New Findings, Pathophysiology, and Antigen Analysis in Pollen-Food Allergy Syndrome

Akiko Yagami; Motohiro Ebisawa

Disclosures

Curr Opin Allergy Clin Immunol. 2019;19(3):218-223. 

In This Article

Pollen-food Allergy Syndrome

PFAS is a type of contact allergic reaction that mainly occurs on oral contact with plant-based foods, such as raw fruit, vegetables, or nuts.[1,2]

The pathogenesis of PFAS is related to cross-allergenicity between pollens and foods.[3,4] PFAS requires prior sensitization to a cross-reacting inhalant allergen rather than direct sensitization to a specific food protein.
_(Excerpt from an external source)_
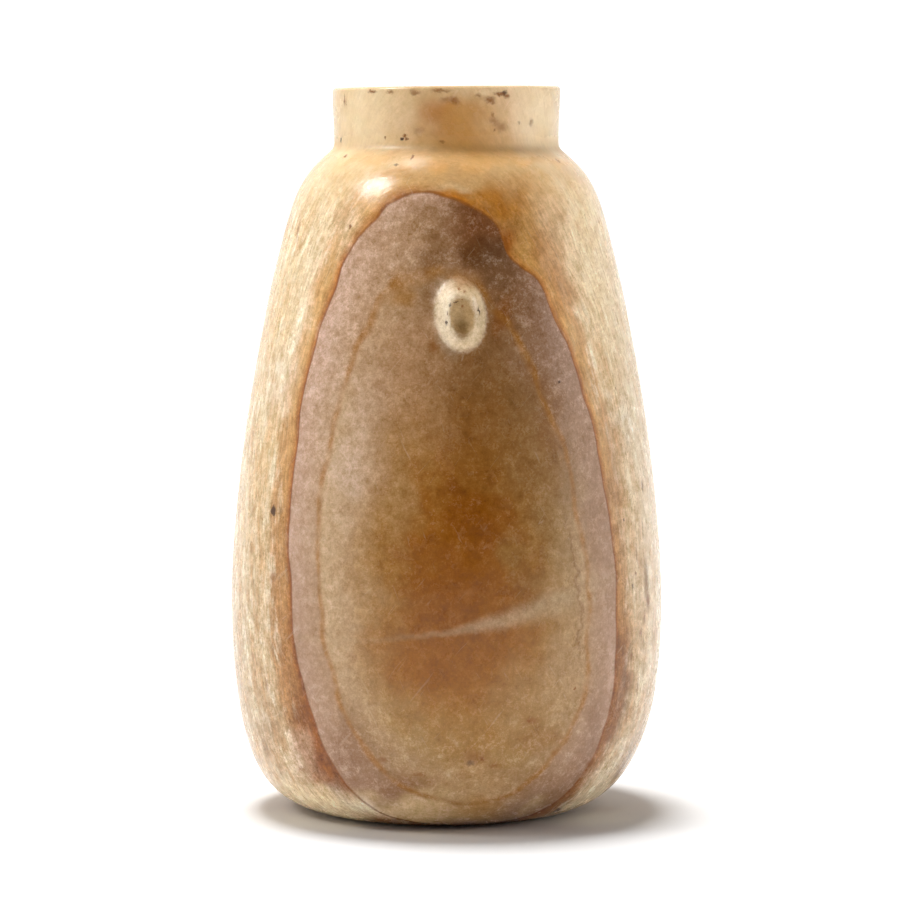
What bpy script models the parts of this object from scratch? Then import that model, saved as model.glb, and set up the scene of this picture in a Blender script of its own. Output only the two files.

In a typical example of PFAS, oral mucosal symptoms appear when a patient with birch pollen allergy eats a food from the Rosaceae family.[5] The prevalence of PFAS in pollinosis patients is around 40–50% in Europe,[6–8] 20% in Mediterranean region (a birch-free and ragweed-free area),[9] and 41.7% in Korea.[10] In children with PFAS, Kim et al. described that the prevalence of OAS in children with atopic dermatitis and birch sensitization was 43.5%. On the basis of their results, they recommended that clinicians should be vigilant for OAS in patients with a high degree of sensitization to birch pollen and even young children if they have birch sensitization.[11] Olcese et al. also investigated Mal d 1 and Bet v 1 sensitization patterns in children with PFAS. They described that high-serum IgE to Bet v1 and to Mal d 1 levels may be reasonably predictive of true apple allergy in clinical situations.[12]